Now I run it in server with conda create py27,and it said tensorflow 1.4.1-gpu is not suitable for CUDA 9.0.So I installed tensorflow 1.10.0.And I mean I have done all that I can do,but It don't output anything.Could you should show your train_city.py and other code that you had modified?THANK YOU VERY MUCH

prolulu avatar Jun 15 '19 05:06 prolulu

@jhb86253817 In addition,Do you modify img_channel_mean in config.py?

prolulu avatar Jun 15 '19 05:06 prolulu

I did not modify the mean in config.py. Your training log looks quite similar to mine, and after about 18 minutes, my process further prints the following: 20/250 [=>............................] - ETA: 11184s - cls: 0.0361 - regr_h: 0.0999 - offset: 0.0601

I only added "os.environ['KERAS_BACKEND'] = 'tensorflow'" in train_city.py. I also comment the try-except in get_data() in data_generator.py so that the process can be terminated to show error info if there is something wrong with image paths.

jhb86253817 avatar Jun 15 '19 09:06 jhb86253817

Use py27, tf-gpu 1.4.1, cuda 8.0, cudnn 6.0

bomtorazek avatar Aug 14 '19 11:08 bomtorazek

Have you solved this issue?

hudson-dev avatar Nov 01 '20 23:11 hudson-dev

I have same issue.....I use python 3.8.6, tf 2.3.1, cuda 10.1

madfalc0n avatar Nov 04 '20 16:11 madfalc0n

Hello, I had the same problem.

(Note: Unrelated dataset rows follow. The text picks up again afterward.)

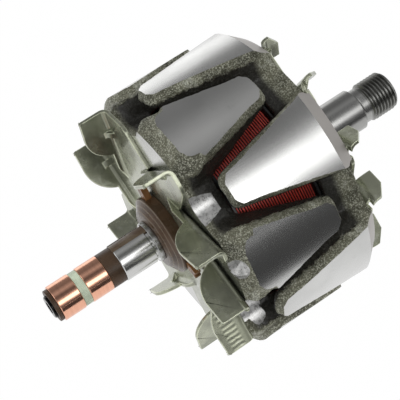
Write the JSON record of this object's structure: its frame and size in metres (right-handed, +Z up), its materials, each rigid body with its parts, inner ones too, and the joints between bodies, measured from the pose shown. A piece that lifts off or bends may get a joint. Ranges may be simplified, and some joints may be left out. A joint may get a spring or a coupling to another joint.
{
  "type": "alternator rotor",
  "caption": "Claw-pole alternator rotor: two forged pole halves and a field coil on a shaft, with a fan at each end, slip rings and a threaded drive end.",
  "frame": {"origin": "on the shaft axis, at the middle of the drive end bearing's seat", "axes": "+X along the shaft towards the threaded drive end, +Z up with the rotor lying on its claws"},
  "size_m": [0.1583, 0.108, 0.108],
  "materials": {
    "ground_steel": "ground and turned",
    "forged_steel": "forged, with ground claw faces",
    "black_plastic": "glossy moulded",
    "copper_wire": "red enamel over copper",
    "plated_sheet": "plated stamped sheet",
    "copper": "turned copper",
    "copper_lead": "copper under orange resin",
    "pale_plastic": "pale green moulded",
    "brown_plastic": "dark brown moulded"
  },
  "bodies": {
    "root": {"shaft": "ground_steel", "rear_pole": "forged_steel", "drive_pole": "forged_steel", "bobbin": "black_plastic", "field_winding": "copper_wire", "rear_fan": "plated_sheet", "drive_fan": "plated_sheet", "front_slip_ring": "copper", "rear_slip_ring": "copper", "ring_insulator": "pale_plastic", "ring_carrier": "brown_plastic", "lead_disc": "brown_plastic", "front_lead_ear": "copper_lead", "rear_lead_ear": "copper_lead", "lead_tongue": "brown_plastic", "collar": "ground_steel", "spacer": "ground_steel"}
  },
  "joints": []
}
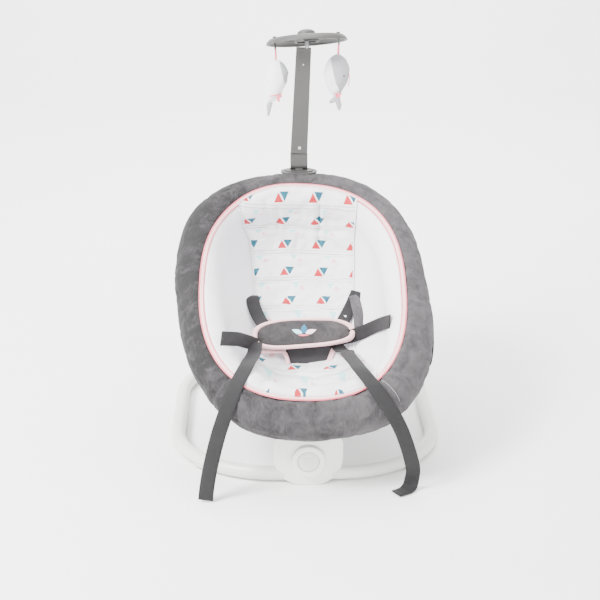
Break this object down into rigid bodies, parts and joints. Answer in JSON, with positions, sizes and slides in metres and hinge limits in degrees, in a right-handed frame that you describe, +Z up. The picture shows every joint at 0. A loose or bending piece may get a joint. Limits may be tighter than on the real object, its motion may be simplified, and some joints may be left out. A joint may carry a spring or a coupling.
{
  "type": "baby bouncer seat",
  "caption": "Padded oval baby seat with lap harness on a bouncing hinge over a tube floor loop, with a front dial unit and a toy bar that carries a spinning mobile.",
  "frame": {"origin": "on the floor under the middle of the overall bounding box", "axes": "+Z up; the seat's foot end and the control unit face -Y; the toy bar stands at the head end, towards +Y; +X to the viewer's right from the front"},
  "size_m": [0.495, 0.6398, 0.7199],
  "materials": {
    "white_steel": "satin off-white powder coat",
    "white_plastic": "satin off-white moulded plastic",
    "grey_plastic": "fine matte warm grey",
    "plush_grey": "short grey plush pile",
    "pad_grey": "dark grey plush with a pink bound edge",
    "webbing_grey": "dark grey woven webbing",
    "fabric_white": "white jersey",
    "print_white": "white jersey with a small coral and teal print",
    "ribbon_pink": "pale pink ribbon and piping",
    "toy_plush": "soft velour",
    "tag_black": "blank black woven tag",
    "steel": "zinc-plated steel",
    "dark_rubber": "dark grey rubber",
    "black_plastic": "black moulded plastic",
    "board": "green circuit board",
    "cell": "wrapped cell",
    "bush": "plain bearing metal"
  },
  "bodies": {
    "base": {"base_tube_left": "white_steel", "base_tube_right": "white_steel", "front_coupler": "steel", "rear_coupler": "steel", "rubber_feet": "dark_rubber", "front_housing": "white_plastic", "rear_housing": "white_plastic", "battery_door": "white_plastic", "battery_tray": "black_plastic", "battery_cells": "cell", "battery_contacts": "steel", "housing_screws": "steel", "hinge_shaft": "steel", "hinge_bushes": "bush", "bounce_spring_left": "steel", "bounce_spring_right": "steel", "motor_can": "steel", "motor_saddle": "black_plastic", "control_board": "board", "rotary_switch": "black_plastic", "tact_switch": "black_plastic"},
    "dial": {"mode_dial": "white_plastic"},
    "button": {"power_button": "white_plastic"},
    "motor_rotor": {"motor_shaft": "steel", "eccentric_weight": "steel"},
    "seat": {"seat_yoke": "grey_plastic", "support_arm_left": "white_steel", "support_arm_right": "white_steel", "arm_clamp_left": "grey_plastic", "arm_clamp_right": "grey_plastic", "ring_tube_front": "steel", "ring_tube_rear": "steel", "ring_joiners": "steel", "rim_cushion": "plush_grey", "rim_piping": "ribbon_pink", "seat_sling": "fabric_white", "back_pad": "print_white", "seat_pad": "print_white", "waist_strap_left": "webbing_grey", "waist_strap_right": "webbing_grey", "crotch_pad": "pad_grey", "crotch_cover": "pad_grey", "harness_buckle": "grey_plastic", "strap_sliders": "grey_plastic", "long_strap_left": "webbing_grey", "long_strap_right": "webbing_grey", "side_tag": "tag_black", "bar_bracket": "grey_plastic"},
    "toy_bar": {"bar_socket": "grey_plastic", "bar_spigot": "grey_plastic", "tilt_pin": "steel", "bar_front_cover": "grey_plastic", "bar_rear_cover": "grey_plastic", "bar_screws": "steel", "mobile_spindle": "steel"},
    "mobile": {"mobile_ring": "grey_plastic", "hub_cap": "grey_plastic", "toy_pegs": "grey_plastic"},
    "toy_left": {"toy_left": "toy_plush"},
    "toy_right": {"toy_right": "toy_plush"}
  },
  "joints": [
    {"name": "dial_turn", "type": "hinge", "parent": "base", "child": "dial", "pos_m": [0, -0.2645, 0.046], "axis": [0, 1, 0], "range_deg": [-135, 135]},
    {"name": "button_press", "type": "slide", "parent": "base", "child": "button", "axis": [0, 1, 0], "range_m": [0, 0.002], "stiffness_N_per_m": 800},
    {"name": "motor_spin", "type": "hinge", "parent": "base", "child": "motor_rotor", "pos_m": [0, -0.184, 0.0385], "axis": [1, 0, 0], "continuous": true},
    {"name": "seat_bounce", "type": "hinge", "parent": "base", "child": "seat", "pos_m": [0, -0.2, 0.06], "axis": [1, 0, 0], "range_deg": [-5, 3], "stiffness_Nm_per_rad": 90, "springref_deg": 4.18},
    {"name": "toy_bar_tilt", "type": "hinge", "parent": "seat", "child": "toy_bar", "pos_m": [-0.004, 0.2, 0.461], "axis": [1, 0, 0], "range_deg": [-30, 15]},
    {"name": "mobile_spin", "type": "hinge", "parent": "toy_bar", "child": "mobile", "pos_m": [0.0115, 0.2025, 0.688], "axis": [-0.0643, 0.2419, 0.9682], "continuous": true},
    {"name": "toy_left_swing", "type": "hinge", "parent": "mobile", "child": "toy_left", "pos_m": [-0.04837, 0.2025, 0.68402], "axis": [0, 1, 0], "range_deg": [-8, 40]},
    {"name": "toy_right_swing", "type": "hinge", "parent": "mobile", "child": "toy_right", "pos_m": [0.07137, 0.2025, 0.69198], "axis": [0, 1, 0], "range_deg": [-40, 8]}
  ]
}
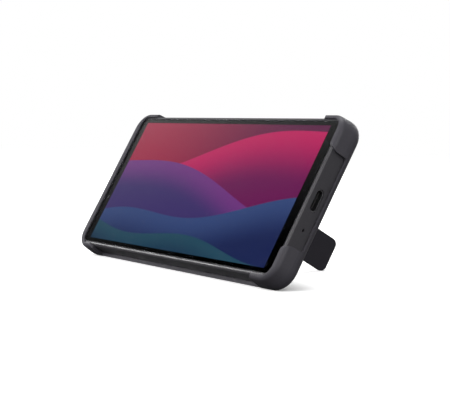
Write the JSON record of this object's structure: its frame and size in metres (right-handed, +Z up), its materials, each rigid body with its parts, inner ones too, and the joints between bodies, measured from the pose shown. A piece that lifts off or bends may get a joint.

I have solved the problem. My problem was I had entered wrong train image path. This made wrong train.record file, which is depend on image path. So, I can suggest you to re-check the all the path value you provided and also the record file.

NAHIN-JZS avatar Dec 19 '21 16:12 NAHIN-JZS

Can you please explain more ?

d7d7110 avatar Dec 06 '22 12:12 d7d7110

@d7d7110 Sure. But I'm afraid, it's been a long time since I solved the problem. Anyway, let me try. While I had created the record file for the training image, the image path was wrong. So, during training, it cannot find the images and wait for images. So, please ensure that you have created the record file with the correct image path.

NAHIN-JZS avatar Dec 06 '22 16:12 NAHIN-JZS

Hi, Iam getting this trouble while training in Tensor Flow, anyone can help?

Instructions for updating: Use tf.cast instead. W0319 19:16:57.031892 14868 deprecation.py:350] From C:\Users\grego\OneDrive\Documents\Last_H\TFODCourse\tfod\lib\site-packages\tensorflow\python\util\dispatch.py:1176: to_float (from tensorflow.python.ops.math_ops) is deprecated and will be removed in a future version. Instructions for updating: Use tf.cast instead. 2023-03-19 19:17:00.646393: W tensorflow/core/framework/dataset.cc:769] Input of GeneratorDatasetOp::Dataset will not be optimized because the dataset does not implement the AsGraphDefInternal() method needed to apply optimizations.

Terepashi avatar Mar 19 '23 13:03 Terepashi

@hdjsjyl @liuwei16 @jhb86253817 Excuse me, I have the same problem on my computer. I don't know why. COuld you tell why this problem appears? Thank you very much

Terepashi avatar Mar 19 '23 13:03 Terepashi

@Terepashi Hey. Check the .record files here: ..\TFODCourse\Tensorflow\workspace\annotations. If they are empty (zero size) there is wrong path is used on step 3.

Solution: Just move train and test folders with images from ..\TFODCourse\Tensorflow\workspace\images\collectedimages to ..\TFODCourse\Tensorflow\workspace\images.

Works for me.

k5nik avatar May 21 '23 14:05 k5nik